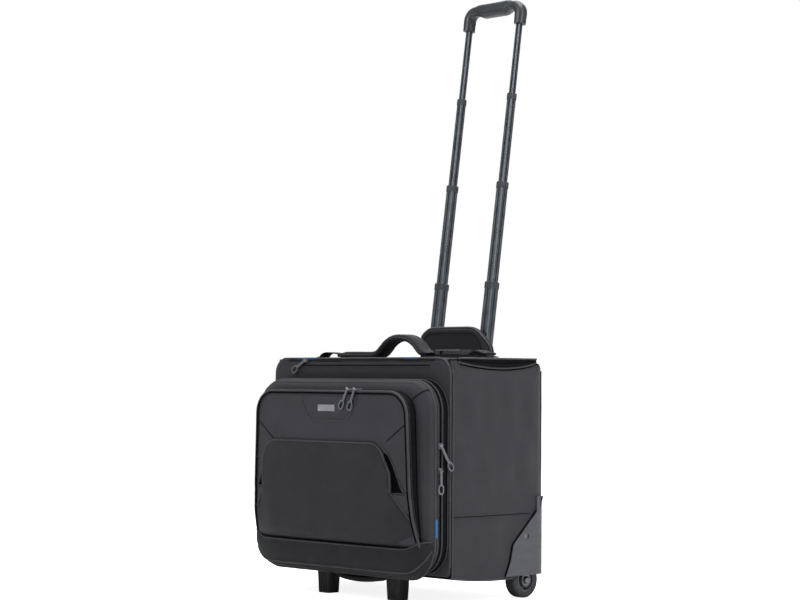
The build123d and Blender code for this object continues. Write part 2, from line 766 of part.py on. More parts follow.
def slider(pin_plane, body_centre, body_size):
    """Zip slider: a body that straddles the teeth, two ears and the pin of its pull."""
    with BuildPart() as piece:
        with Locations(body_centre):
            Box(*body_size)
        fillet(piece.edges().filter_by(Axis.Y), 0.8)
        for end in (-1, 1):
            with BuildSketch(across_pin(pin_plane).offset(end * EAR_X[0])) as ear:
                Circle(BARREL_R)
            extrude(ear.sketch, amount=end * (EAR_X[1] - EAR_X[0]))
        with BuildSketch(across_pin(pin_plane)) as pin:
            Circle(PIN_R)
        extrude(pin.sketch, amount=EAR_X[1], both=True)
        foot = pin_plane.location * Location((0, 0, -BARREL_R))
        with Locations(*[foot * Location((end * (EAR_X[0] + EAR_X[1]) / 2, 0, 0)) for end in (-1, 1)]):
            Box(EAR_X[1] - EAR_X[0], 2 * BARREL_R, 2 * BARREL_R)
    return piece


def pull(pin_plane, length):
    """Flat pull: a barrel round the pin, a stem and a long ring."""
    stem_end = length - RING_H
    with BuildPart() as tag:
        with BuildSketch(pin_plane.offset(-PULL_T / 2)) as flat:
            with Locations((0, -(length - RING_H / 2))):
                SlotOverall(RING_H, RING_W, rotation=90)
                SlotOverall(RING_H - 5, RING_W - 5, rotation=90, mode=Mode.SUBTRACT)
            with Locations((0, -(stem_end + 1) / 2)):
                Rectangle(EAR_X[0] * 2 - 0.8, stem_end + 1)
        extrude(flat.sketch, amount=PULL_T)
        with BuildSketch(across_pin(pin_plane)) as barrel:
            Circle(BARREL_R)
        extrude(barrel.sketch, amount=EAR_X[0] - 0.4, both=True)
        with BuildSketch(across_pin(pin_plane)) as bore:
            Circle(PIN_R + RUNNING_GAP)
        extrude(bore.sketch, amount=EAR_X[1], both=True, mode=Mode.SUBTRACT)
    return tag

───

» **REQUIREMENT**
Write out exactly, please, the lines beginning at the start of the material and ending with the line that holds "return piece", both included.

» **THE COMPLETED TASK**
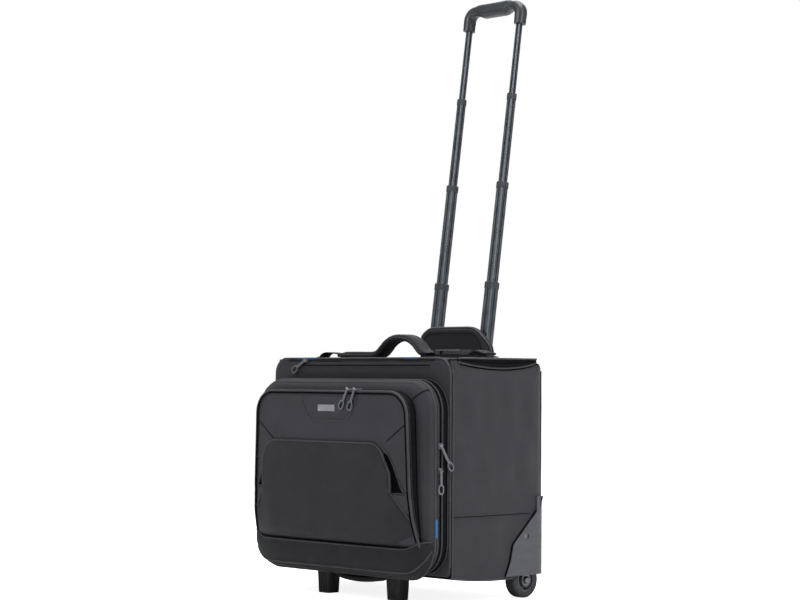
The build123d and Blender code for this object continues. Write part 2, from line 766 of part.py on. More parts follow.
def slider(pin_plane, body_centre, body_size):
    """Zip slider: a body that straddles the teeth, two ears and the pin of its pull."""
    with BuildPart() as piece:
        with Locations(body_centre):
            Box(*body_size)
        fillet(piece.edges().filter_by(Axis.Y), 0.8)
        for end in (-1, 1):
            with BuildSketch(across_pin(pin_plane).offset(end * EAR_X[0])) as ear:
                Circle(BARREL_R)
            extrude(ear.sketch, amount=end * (EAR_X[1] - EAR_X[0]))
        with BuildSketch(across_pin(pin_plane)) as pin:
            Circle(PIN_R)
        extrude(pin.sketch, amount=EAR_X[1], both=True)
        foot = pin_plane.location * Location((0, 0, -BARREL_R))
        with Locations(*[foot * Location((end * (EAR_X[0] + EAR_X[1]) / 2, 0, 0)) for end in (-1, 1)]):
            Box(EAR_X[1] - EAR_X[0], 2 * BARREL_R, 2 * BARREL_R)
    return piece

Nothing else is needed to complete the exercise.